単行本で出た当時に一度読み、凄く面白かったのだが、続刊ラッシュに追いつけなくなって挫折。文庫化されたものを再読したがやはりとても良い。全体にはユーモラスで人情豊かで少し苦みが利いた連作時代小説だが、最初の一編だけがむやみに哀切である。

南町奉行所定町廻り同心・森口慶次郎は、可愛い一人娘と暮らす男やもめで、娘と相思相愛の婿を取った上で隠居することを考えていたが、婚礼を間近にした夜に娘が自害。男に陵辱されたことを苦にしてのことだった。かつては「仏の慶次郎」と呼ばれ、下手人を捕まえるよりも下手人を出さないことの方が大事だと考えている同心だったが、復讐の念に駆られ、不埒な男を追い回すことになる。

脇役として登場する岡っ引きの辰吉は、恋女房を殺され、復讐に奔るところを慶次郎に止められた過去があり、今度は必死に慶次郎を止めようとする。

北町同心の手下で、相手の弱みにつけ込んだゆすりたかりを得意とする吉次という岡っ引きは相当にねじ曲がった奴なのだが、心の底に善の念を残しており、慶次郎に味方している。

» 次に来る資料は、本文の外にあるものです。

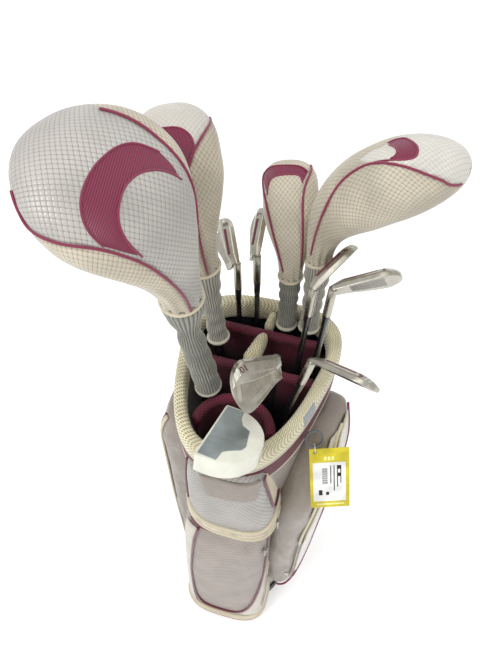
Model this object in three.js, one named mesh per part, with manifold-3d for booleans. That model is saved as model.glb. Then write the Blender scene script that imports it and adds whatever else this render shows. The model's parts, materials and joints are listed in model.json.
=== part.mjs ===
// A golf club set: a cart bag that holds eleven clubs, four of them under padded headcovers.
// Millimetres, +Z up. The origin is the centre of the base's underside, and -Y is the bag's front.
import * as THREE from 'three';
import { mergeVertices } from 'three/addons/utils/BufferGeometryUtils.js';
import Module from 'manifold-3d';

// ---- driving dimensions -------------------------------------------------------------------

const GAP = 0.4;                       // clearance between pieces that touch
const RIM = { height: 816, tilt: 0.094, halfWidth: 125, halfDepth: 158, power: 2.9, widen: 0.3, skew: 6 };
const BASE = { halfWidth: 108, halfDepth: 124, widen: 0.06, skew: 0 };
const CUFF = { thickness: 23, height: 44, rise: 14 };
const WALL = { thickness: 4, inset: 6, foot: 12.4 };
const TRAY = { height: 36, floor: 12, wall: 3, lip: 6 };
const FRAME = { thickness: 4, height: 30 };
const BAR = {
  radius: 8, panel: 2.4, rearY: 92, frontY: 16, slope: -0.035, drop: 10, endGap: 5.6, narrow: 0.00028,
};
const PANEL_DEPTH = { rear: 230, front: 230, arch: 170 };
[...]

なかなか良い味を出している名キャラだ。

そして、この二人の制止もむなしく仇を捜す慶次郎だが・・・。

第一編が終わった後の慶次郎は、商家が根岸に持つ寮の寮番となっており、楽隠居を決め込んでいるように見えるが、なかなかそうもいかない。トラブル解決のために乗り出したり、自分がトラブルにはまりこんだり、なかなか枯れているわけにはいかないのだ。年代的には今の自分と同じだが、江戸時代には老人扱いの世代だろう。けれども女にはまって利用されたり、まだまだ生臭い(笑)。また、そこに好感が持てるのだが・・・。